En effet, pour son exposition personnelle à la galerie, Timo Nasseri présente un ensemble d’oeuvres sur différents supports, conçues à partir des Muqarnas, un type d’encorbellement utilisé comme ornement dans l’architecture islamique et perse traditionnelle, surgis à partir du XIe siècle.
Les Muqarnas encerclent un espace et en façonnent le vide. Placés en hauteur, ils configurent une image abstraite de l’infini. Le motif original est conçu à partir de formes simples qui peuvent se combiner sans fin pour créer des motifs différents sans qu’ils ne se répètent.
Timo Nasseri semble avoir trouvé dans le passé historique de l’ornement islamique ce même plaisir à suggérer à partir d’une surface un volume structuré. « Epistrophy #1 », sa nouvelle sculpture inspirée de cette forme architecturale, est soigneusement détournée de son passé. Elle est incrustée dans le mur, rendant le ciel accessible. En inox poli, elle reflète le monde autour au lieu de le représenter – ou plutôt, le représentant de façon tout à fait fragmentaire et multipliée.

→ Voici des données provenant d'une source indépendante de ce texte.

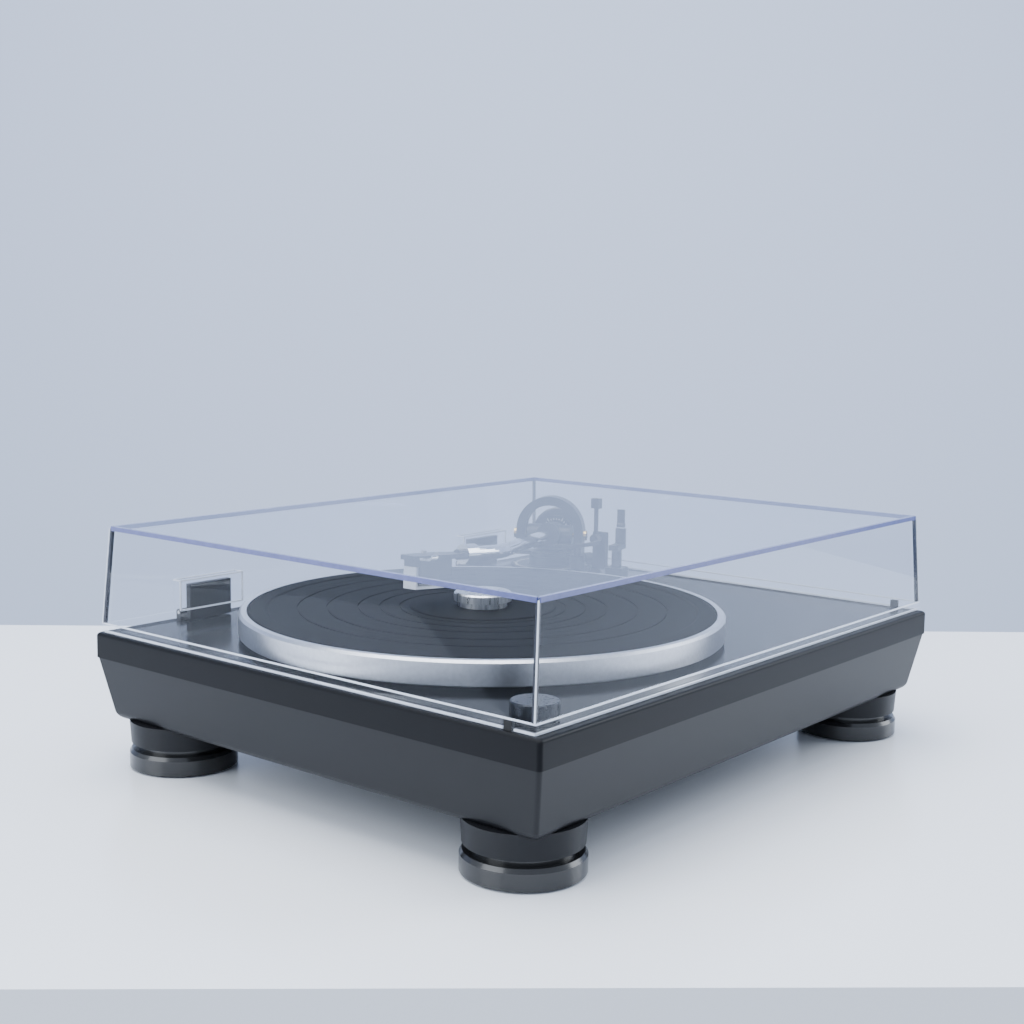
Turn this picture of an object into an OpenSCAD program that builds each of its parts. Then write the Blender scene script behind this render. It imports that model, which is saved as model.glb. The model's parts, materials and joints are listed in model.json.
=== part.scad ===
// Direct-drive record player with a hinged dust cover.
// Origin on the floor under the middle of the body; +X right, -Y front, +Z up.

/* [Body] */
// Width of the body
body_w = 450; // [448:1:452]
// Depth of the body
body_d = 368.4; // [367:0.2:370]
// Height of the body's top panel above the floor
deck_z = 87.6; // [87.6:0.1:87.8]
// Height of the seam between the lower and upper case
seam_z = 71.2; // [70:0.2:73]
// Height of the underside of the lower case
case_z = 30.2; // [30:0.1:31]
// Wall thickness of the case
wall = 3.5; // [3:0.1:4]

/* [Feet] */
// Distance of each foot's centre from the middle, across
foot_x = 186.4; // [184:0.2:187]
// Distance of each foot's centre from the middle, front to back
foot_y = 143.7; // [142:0.1:145]
// Radius of a foot
foot_r = 34.75; // [34:0.05:35]

/* [Dust cover] */
// Height of the top of the cover
cover_z = 157; // [157:0.2:158]
// Thickness of the acrylic sheet
sheet = 3; // [2.8:0.1:3]
// Distance of each hinge from the middle
hinge_x = 143; // [141:1:145]

/* [Platter] */
// Radius of the platter
platter_r = 158.1; // [157:0.1:158.5]
// Distance of the platter's axis from the middle, to the right
platter_x = -54.2; // [-55:0.1:-54]
// Radius of the spindle
spindle_r = 3.6; // [3.55:0.01:3.6]
// Outer radius of the wide-hole record adapter
adapter_r = 19; // [18.8:0.05:19]

/* [Tonearm] */
// Tonearm pivot, to the right
arm_x = 153; // [152.5:0.1:153.5]
// Tonearm pivot, to the back
arm_y = 106; // [105.5:0.1:106.5]
// Height of the tonearm's tilt axis
arm_z = 121; // [120.8:0.1:121.2]
// Outer radius of the arm tube
tube_r = 5; // [4.6:0.1:5]
// Direction of the arm, anticlockwise from +X
arm_turn = 206.6; // [206:0.1:207]
// Tilt of the raised arm
arm_rise = 3.95; // [3.9:0.01:4]
// Radius of the counterweight
weight_r = 20; // [19:0.1:20]

/* [Hidden] */
$fn = 64;
slip = 0.05;
bolt_r = 1.5;
deck_x = 214;
deck_y = 173;
deck_t = 3;
shelf_z = deck_z - deck_t - 0.2;
hinge_y = body_d / 2 - 2.4;
hinge_z = deck_z + 3.9;
pin_r = 1.2;
stub_y = hinge_y - 9.3;
collar_top = case_z + 1.3;
motor_z = shelf_z - 6.6;
knob_pos = [-198, -159];
mat_top = 106.1;
rim_top = 105.8;
straight = 163.4;
bend_r = 60;
bend = 31;
shell_reach = 58;
park = 284;
park_r = 57.6;
rest_pos = [arm_x + park_r * cos(park), arm_y + park_r * sin(park)];
cue_turn = 249.8;
cue_r = 40.5;
cue_pos = [arm_x + cue_r * cos(cue_turn), arm_y + cue_r * sin(cue_turn)];
lever_pos = [179.4, 80];
case_bolts = [for (sx = [-1, 1], sy = [-1, 1]) [sx * 160, sy * 105], for (s = [-1, 1]) [0, s * 161.8]];
jack_x = -115;
jack_y = body_d / 2 - 16;
jack_z = 52;

// One convex block through rounded rectangles given as [z, half width, half depth].
module block(layers, corner) {
    hull()
        for (layer = layers, sx = [-1, 1], sy = [-1, 1])
            translate([sx * (layer[1] - corner), sy * (layer[2] - corner), layer[0]])
                cylinder(r = corner, h = 0.01, $fn = 24);
}

module box(x0, x1, y0, y1, z0, z1) {
    translate([x0, y0, z0])
        cube([x1 - x0, y1 - y0, z1 - z0]);
}

module disc(r, z0, z1) {
    translate([0, 0, z0])
        cylinder(r = r, h = z1 - z0);
}

module ring(r_out, r_in, z0, z1) {
    difference() {
        disc(r_out, z0, z1);
        disc(r_in, z0 - 1, z1 + 1);
    }
}

module at_feet() {
    for (sx = [-1, 1], sy = [-1, 1])
        translate([sx * foot_x, sy * foot_y, 0])
            children();
}

module at_platter() {
    translate([platter_x, 0, 0])
        children();
}

// The tonearm's frame: origin on the tilt axis, +X towards the headshell.
module at_arm(turn = arm_turn, rise = arm_rise) {
    translate([arm_x, arm_y, arm_z])
        rotate([0, -rise, turn])
            children();
}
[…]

Qu’est-ce que cet infini que façonnaient ses structures géométriques ? A-t-il une place dans une société où tout est image de soi ? L’irrévérence de ce geste, simple et beau, questionne sans apporter d’autre réponse que ce vide sculpté où l’image de soi s’étoile dans l’immensité du reflet du monde.
L’artiste présente également des dessins retraçant les calculs géométriques servant à l’édification de la Muqarnas. Sous fond noir, les lignes s’entrelacent sur la feuille. Elles présentent à la fois la fascination visuelle et sa formule, par le biais d’annotations mathématiques ponctuant le dessin.

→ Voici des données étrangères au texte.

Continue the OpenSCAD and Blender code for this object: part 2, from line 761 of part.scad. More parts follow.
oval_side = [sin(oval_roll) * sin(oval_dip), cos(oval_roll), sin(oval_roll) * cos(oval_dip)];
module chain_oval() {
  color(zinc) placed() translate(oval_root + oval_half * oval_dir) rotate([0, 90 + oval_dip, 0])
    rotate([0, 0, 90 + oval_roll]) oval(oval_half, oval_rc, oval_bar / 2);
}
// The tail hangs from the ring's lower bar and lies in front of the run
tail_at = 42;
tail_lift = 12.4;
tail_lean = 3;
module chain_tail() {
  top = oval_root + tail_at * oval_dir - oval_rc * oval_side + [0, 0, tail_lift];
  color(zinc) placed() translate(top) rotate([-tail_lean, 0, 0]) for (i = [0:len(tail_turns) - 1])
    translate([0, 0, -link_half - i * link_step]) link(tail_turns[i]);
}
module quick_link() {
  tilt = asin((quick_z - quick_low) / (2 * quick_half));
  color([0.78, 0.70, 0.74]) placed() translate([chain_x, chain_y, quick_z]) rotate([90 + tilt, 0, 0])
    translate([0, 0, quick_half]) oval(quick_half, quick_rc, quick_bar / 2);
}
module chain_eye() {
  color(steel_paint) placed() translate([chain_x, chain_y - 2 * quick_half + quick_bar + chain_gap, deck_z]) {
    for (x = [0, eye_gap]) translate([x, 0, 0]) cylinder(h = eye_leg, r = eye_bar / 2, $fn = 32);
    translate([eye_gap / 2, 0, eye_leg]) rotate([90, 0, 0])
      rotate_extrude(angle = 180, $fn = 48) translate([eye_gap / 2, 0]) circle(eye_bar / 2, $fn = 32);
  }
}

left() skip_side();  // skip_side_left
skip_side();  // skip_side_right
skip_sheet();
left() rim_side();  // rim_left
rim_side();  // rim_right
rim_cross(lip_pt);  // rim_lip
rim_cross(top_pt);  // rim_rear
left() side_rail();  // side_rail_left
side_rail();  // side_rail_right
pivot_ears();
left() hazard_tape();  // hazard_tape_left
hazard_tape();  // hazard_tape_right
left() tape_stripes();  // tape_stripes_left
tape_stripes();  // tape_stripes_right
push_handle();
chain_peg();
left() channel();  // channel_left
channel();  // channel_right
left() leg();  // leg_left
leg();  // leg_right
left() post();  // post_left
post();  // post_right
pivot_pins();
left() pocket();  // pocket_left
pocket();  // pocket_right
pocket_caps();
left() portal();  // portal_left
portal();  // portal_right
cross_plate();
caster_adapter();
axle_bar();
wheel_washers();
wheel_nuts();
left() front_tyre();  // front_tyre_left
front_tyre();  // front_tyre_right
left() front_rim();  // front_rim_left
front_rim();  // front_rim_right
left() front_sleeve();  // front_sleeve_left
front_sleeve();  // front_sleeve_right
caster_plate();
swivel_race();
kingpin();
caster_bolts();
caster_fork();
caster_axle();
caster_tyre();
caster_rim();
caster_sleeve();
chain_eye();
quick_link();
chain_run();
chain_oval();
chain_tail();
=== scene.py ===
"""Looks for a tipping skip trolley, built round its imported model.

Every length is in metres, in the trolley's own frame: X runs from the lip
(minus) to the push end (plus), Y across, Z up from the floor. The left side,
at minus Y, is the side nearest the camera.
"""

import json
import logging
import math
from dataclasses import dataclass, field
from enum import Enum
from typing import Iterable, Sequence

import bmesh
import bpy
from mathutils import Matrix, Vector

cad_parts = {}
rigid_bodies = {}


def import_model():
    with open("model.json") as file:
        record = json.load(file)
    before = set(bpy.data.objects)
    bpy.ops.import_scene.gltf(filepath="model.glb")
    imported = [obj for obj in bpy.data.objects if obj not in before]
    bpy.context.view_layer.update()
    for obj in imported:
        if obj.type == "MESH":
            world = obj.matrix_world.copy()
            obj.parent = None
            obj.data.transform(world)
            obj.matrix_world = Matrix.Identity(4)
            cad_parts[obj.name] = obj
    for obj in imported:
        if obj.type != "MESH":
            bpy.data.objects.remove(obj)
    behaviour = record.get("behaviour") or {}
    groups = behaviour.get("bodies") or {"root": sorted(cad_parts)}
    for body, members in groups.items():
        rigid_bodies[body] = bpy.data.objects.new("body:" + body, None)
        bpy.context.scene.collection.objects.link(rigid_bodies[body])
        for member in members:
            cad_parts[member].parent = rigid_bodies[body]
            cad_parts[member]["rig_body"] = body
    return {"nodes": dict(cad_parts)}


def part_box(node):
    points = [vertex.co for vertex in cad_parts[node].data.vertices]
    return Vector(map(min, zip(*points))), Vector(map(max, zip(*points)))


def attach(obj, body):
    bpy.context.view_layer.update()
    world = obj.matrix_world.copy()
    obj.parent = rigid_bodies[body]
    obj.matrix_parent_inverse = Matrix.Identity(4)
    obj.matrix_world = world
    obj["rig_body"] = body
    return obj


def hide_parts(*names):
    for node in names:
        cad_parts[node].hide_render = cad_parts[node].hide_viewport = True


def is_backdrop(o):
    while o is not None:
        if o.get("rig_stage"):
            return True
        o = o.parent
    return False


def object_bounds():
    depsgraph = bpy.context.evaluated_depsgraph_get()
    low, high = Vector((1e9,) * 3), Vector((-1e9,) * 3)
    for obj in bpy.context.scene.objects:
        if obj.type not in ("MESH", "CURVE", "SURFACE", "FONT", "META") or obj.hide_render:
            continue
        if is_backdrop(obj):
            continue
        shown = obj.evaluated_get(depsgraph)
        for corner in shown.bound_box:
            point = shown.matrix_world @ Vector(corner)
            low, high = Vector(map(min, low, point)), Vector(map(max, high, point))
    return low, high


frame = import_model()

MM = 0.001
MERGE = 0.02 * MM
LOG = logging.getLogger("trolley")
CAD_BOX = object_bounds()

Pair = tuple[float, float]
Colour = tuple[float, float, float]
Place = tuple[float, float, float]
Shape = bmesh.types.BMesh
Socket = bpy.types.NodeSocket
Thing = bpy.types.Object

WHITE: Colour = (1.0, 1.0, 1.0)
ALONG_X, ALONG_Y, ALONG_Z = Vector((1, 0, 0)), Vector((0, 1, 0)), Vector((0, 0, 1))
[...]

Entre plan d’architecte et figuration de la beauté céleste, ses dessins marquent un processus menant vers une abstraction intuitive. Une autre déclinaison de la forme bidimensionnelle de départ se fera sur un présentoir portant des formes similaires à la structure en nid d’abeille, mais fermées, pleines, telles des petits mondes clos de ciels inaccessibles.

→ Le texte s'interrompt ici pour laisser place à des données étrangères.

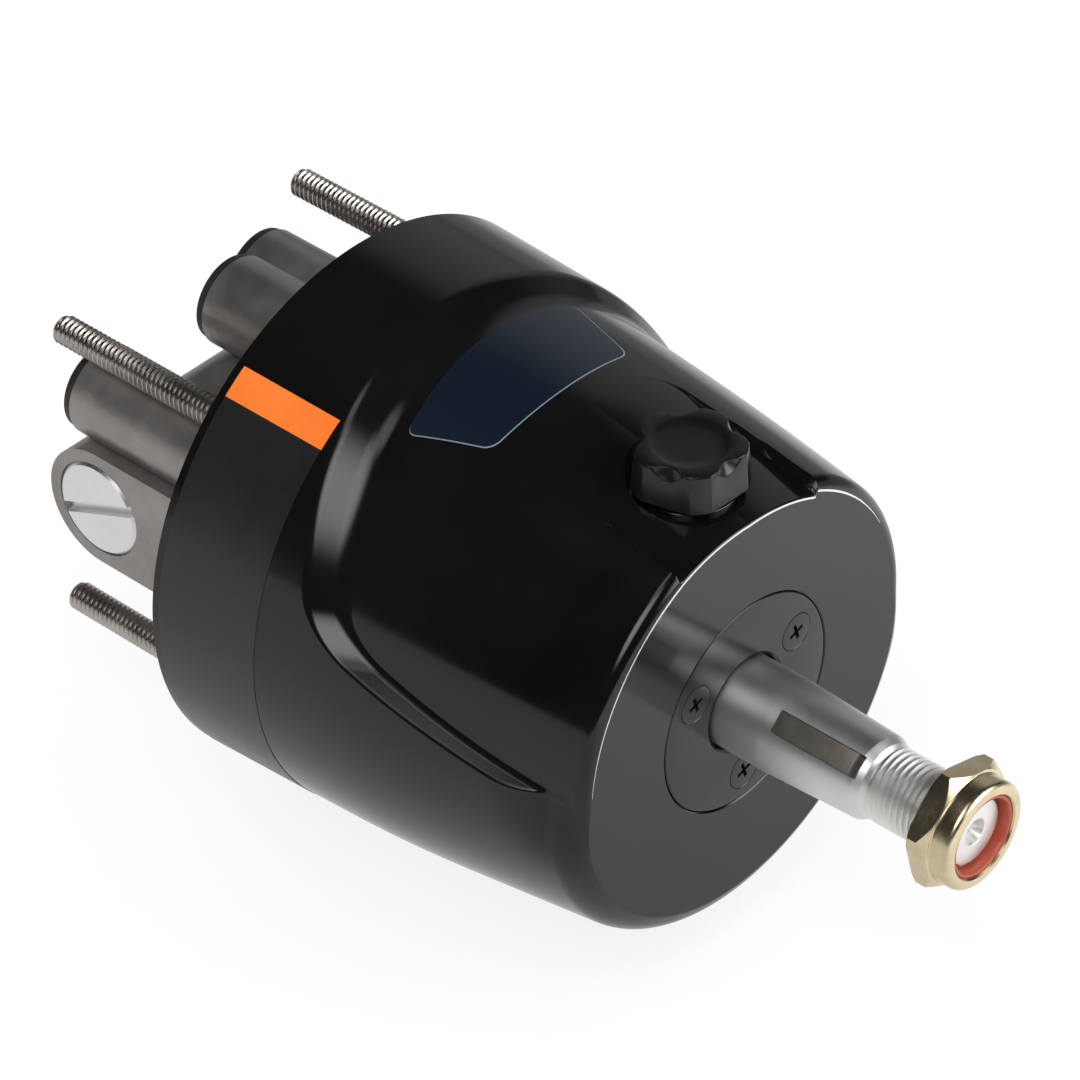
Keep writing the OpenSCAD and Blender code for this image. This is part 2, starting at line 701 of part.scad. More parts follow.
module valve_seats() color(steel) lay() mirror_pair()
    sideways(seat_x) tube(seat_r, seat_hole_r, seat_t);

module poppet() difference() {
    union() {
        sideways(poppet_x - e) cylinder(h = poppet_end - poppet_x + e, r = poppet_r);
        sideways(nose_x) cylinder(h = poppet_x - nose_x, r1 = nose_r, r2 = poppet_r);
    }
    sideways(24) cylinder(h = 20, r = valve_spring_r + 0.1);
}
module right_poppet() color(steel) lay() poppet();
module left_poppet() color(steel) lay() mirror([1, 0, 0]) poppet();

module valve_spring() sideways(24) tube(valve_spring_r, valve_spring_r - 0.9, plug_cup_end - 24);
module right_spring() color(steel) lay() valve_spring();
module left_spring() color(steel) lay() mirror([1, 0, 0]) valve_spring();

module plug() difference() {
    union() {
        sideways(chamber_end) cylinder(h = head_x - chamber_end + e, r = plug_r);
        sideways(head_x) cylinder(h = 3, r = plug_head_r);
        sideways(head_x + 3 - e) cylinder(h = 0.8, r1 = plug_head_r, r2 = plug_head_r - 0.8);
    }
    sideways(chamber_end - 1) cylinder(h = plug_cup_end - chamber_end + 1, r = poppet_r + slide_fit);
    sideways(plug_ring_x - 1.2) tube(plug_r + 1, plug_r - 2 * plug_ring_r, 2.4);
    translate([head_x + 3.8 - 1.6, 0, -valve_back]) rotate([-plug_slot_turn, 0, 0])
        translate([0, -1.2, -15]) cube([5, 2.4, 30]);
}
module right_plug() color(alloy) lay() plug();
module left_plug() color(alloy) lay() mirror([1, 0, 0]) plug();

module plug_orings() color(rubber) lay() mirror_pair()
    sideways(plug_ring_x) ring(plug_r - plug_ring_r, plug_ring_r);

module port_caps() color(black) lay() port_places() {
    from(-port_cap_t) cylinder(h = port_cap_t, r = boss_d / 2 - 0.5);
    from(-e) cylinder(h = port_cap_plug, r = port_bore_d / 2 - 0.04);
}

module filler_cap() color(black) lay() upward() translate([0, 0, cap_seat_up + cap_lift]) difference() {
    union() {
        cylinder(h = cap_h - 1.6, r = cap_r);
        from(cap_h - 1.6 - e) cylinder(h = 1.6 + e, r1 = cap_r, r2 = cap_r - 1.6);
        from(-cap_stem_len) cylinder(h = cap_stem_len + 1, r = cap_stem_r);
    }
    around(cap_hollows, cap_r + 6, 30) from(-1) cylinder(h = cap_h + 2, r = 8);
    from(cap_h - 1) cylinder(h = 2, r = cap_r - 3.5);
    from(-1) tube(cap_ring_mid + cap_ring_r + 0.3, cap_stem_r, 1 + 2 * cap_ring_r - cap_lift + 0.1);
}

module cap_oring() color(rubber) lay() upward() translate([0, 0, cap_seat_up + cap_ring_r])
    ring(cap_ring_mid, cap_ring_r);

// Draw
front_housing();
rear_body();
housing_oring();
housing_screws();
mounting_studs();
seal_plate();
seal_plate_screws();
shaft_seal();
bearing_outer_ring();
bearing_inner_ring();
bearing_balls_set();
bearing_cage();
wheel_shaft();
shaft_key();
wheel_nut();
nut_insert();
fixed_race();
thrust_race();
thrust_balls();
thrust_cage();
rotor();
pistons();
piston_springs();
drive_pin();
rotor_clip();
port_plate();
plate_dowels();
rear_bush();
shuttle_spool();
valve_seats();
left_poppet();
right_poppet();
left_spring();
right_spring();
left_plug();
right_plug();
plug_orings();
port_caps();
filler_cap();
cap_oring();
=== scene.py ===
import json
import math

import bmesh
import bpy
import numpy as np
from mathutils import Matrix, Vector

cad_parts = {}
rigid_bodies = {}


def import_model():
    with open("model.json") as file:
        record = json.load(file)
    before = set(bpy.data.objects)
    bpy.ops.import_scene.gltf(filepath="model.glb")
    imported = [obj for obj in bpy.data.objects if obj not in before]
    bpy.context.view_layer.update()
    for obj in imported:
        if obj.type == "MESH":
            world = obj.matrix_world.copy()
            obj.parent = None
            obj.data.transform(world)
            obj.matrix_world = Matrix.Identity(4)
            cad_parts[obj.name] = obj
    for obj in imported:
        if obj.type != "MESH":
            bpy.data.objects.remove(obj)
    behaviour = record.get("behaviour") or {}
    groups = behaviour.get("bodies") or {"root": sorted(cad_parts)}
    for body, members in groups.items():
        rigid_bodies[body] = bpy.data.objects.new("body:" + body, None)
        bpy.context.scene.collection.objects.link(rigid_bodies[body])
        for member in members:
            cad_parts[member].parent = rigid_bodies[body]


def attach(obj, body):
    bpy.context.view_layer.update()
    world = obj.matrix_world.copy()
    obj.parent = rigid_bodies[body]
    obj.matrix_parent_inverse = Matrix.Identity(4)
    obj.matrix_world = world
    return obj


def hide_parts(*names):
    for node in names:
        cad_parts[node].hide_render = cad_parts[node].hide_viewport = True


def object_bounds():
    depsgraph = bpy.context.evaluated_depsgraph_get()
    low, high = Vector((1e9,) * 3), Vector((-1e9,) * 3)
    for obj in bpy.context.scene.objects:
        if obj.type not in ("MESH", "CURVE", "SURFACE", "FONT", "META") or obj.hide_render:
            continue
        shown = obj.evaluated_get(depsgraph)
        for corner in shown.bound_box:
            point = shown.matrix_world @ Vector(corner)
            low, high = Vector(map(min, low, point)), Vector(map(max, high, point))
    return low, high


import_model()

cad_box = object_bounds()

# Sizes are in millimetres and places are (right, up, forward): forward runs
# along the wheel shaft, away from the dash. place() turns them into metres.
MM = 0.001
DRUM_R = 60.0
FACE_F = 104.0
FACE_R = 46.5
CAP_F = 88.4
CAP_SEAT_R = 12.3
SEAT_UP = 46.4
STUD_AT = 34.6


def place(right, up, forward):
    return np.stack(np.broadcast_arrays(
        np.asarray(right, float), -np.asarray(forward, float), np.asarray(up, float)), -1) * MM


# ---------------------------------------------------------------- meshes

def shade(mesh, angle=35.0):
    """Smooth shading with sharp edges where the faces turn by more than angle."""
    bm = bmesh.new()
    bm.from_mesh(mesh)
    bmesh.ops.recalc_face_normals(bm, faces=bm.faces)
    limit = math.radians(angle)
    for face in bm.faces:
        face.smooth = True
    for edge in bm.edges:
        edge.smooth = len(edge.link_faces) != 2 or edge.calc_face_angle(0.0) < limit
    bm.to_mesh(mesh)
    bm.free()


def piece(name, points, faces, body, slot, material, replaces=(), angle=35.0, weld=2e-6):
    mesh = bpy.data.meshes.new(name)
    mesh.from_pydata([tuple(p) for p in points], [], [tuple(f) for f in faces])
    bm = bmesh.new()
    bm.from_mesh(mesh)
    bmesh.ops.remove_doubles(bm, verts=bm.verts, dist=weld)
    bmesh.ops.dissolve_degenerate(bm, edges=bm.edges, dist=weld * 0.5)
    bm.to_mesh(mesh)
    bm.free()
    shade(mesh, angle)
    return dress(name, mesh, body, material, replaces)


def dress(name, mesh, body, material, replaces=()):
    item = bpy.data.objects.new(name, mesh)
    bpy.context.scene.collection.objects.link(item)
    mesh.materials.clear()
    mesh.materials.append(material)
    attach(item, body)
    if replaces:
        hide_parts(*replaces)
    return item


def grid_faces(rows, columns, wrap=True):
    faces = []
    for i in range(rows - 1):
        for j in range(columns if wrap else columns - 1):
            k = (j + 1) % columns
            faces.append((i * columns + j, i * columns + k, (i + 1) * columns + k, (i + 1) * columns + j))
    return faces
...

Dans cette nouvelle exposition de Timo Nasseri, le vide et le plein, le miroir et l’opacité, la surface et l’image s’affrontent, comme deux mondes issus l’un de l’autre mais ayant développé une chimie autonome. La relation de l’artiste avec sa double nationalité file un questionnement qui évite les pièges faciles : il ne s’agit ni de prendre position ni de représenter un clash de cultures.
Il est plutôt question d’explorer une richesse culturelle, et parfois historique – comme c’est le cas pour Muqarnas – tout en en abordant les apories.
Ainsi les sculptures « Apache et Comanche », présentées lors de son exposition personnelle à la galerie en 2006, reprennent un paradoxe culturel dans lequel la double identité de l’artiste joue un rôle de prise de conscience.
Ce sont de longues productions de maquettes d’hélicoptères de guerre de l’armée américaine dont le nom (celui de tribus indiennes) révèle une évidente ironie (cette même armée qui revendique les capacités de camouflage des indiens a décimé leurs tribus des décennies auparavant).
Recouvertes de plumes d’oiseau, issues d’un processus lent et méticuleux comme celui d’un rituel mortuaire, ces oeuvres révèlent un rapport complexe aux conflits politiques. La lenteur du processus, son résultat décontenançant, le caractère zoomorphe de ces machines pose la question du deuil.
Mais pour qui le porte t-on ? Plusieurs forces s’épuisent : celle de la machine sous l’ouvrage manuel, celle du savoir tellurique de l’indien, déréalisé par la machine, celle de la guerre avec son niveau d’abstraction, celle de la beauté dans le pathétique du geste…
Les oeuvres de Timo Nasseri poursuivent souvent ce questionnement tiraillé entre identités et points de vue, notamment à travers la langue. Ses séries de sculptures murales (2004- 2008) à partir d’écritures en Farsi génèrent une ambivalence, partageant les spectateurs entre ceux qui savent interpréter les signes et ceux qui ne le peuvent pas. Les écritures comme « Fadjr » (Aube), 2007, ou « Simorgh » (Phénix), 2008, se dessinent en relief sur le mur. Purement abstraites pour certains, elles renvoient autant à l’armement iranien (ce sont des noms de missiles) qu’à l’idylle ou la mythologie.
L’oeuvre de Timo Nasseri figure actuellement dans l’exposition Eurasia au Mart, Modern and Contemporary Art Museum of Trento and Rovereto, Italie (curateurs : Achille Bonito Oliva, Christiane Rekade).
Elle sera également représentée en décembre prochain dans une exposition collective à l’Espace Paul Ricard, Paris (curateur : Patrice Joly).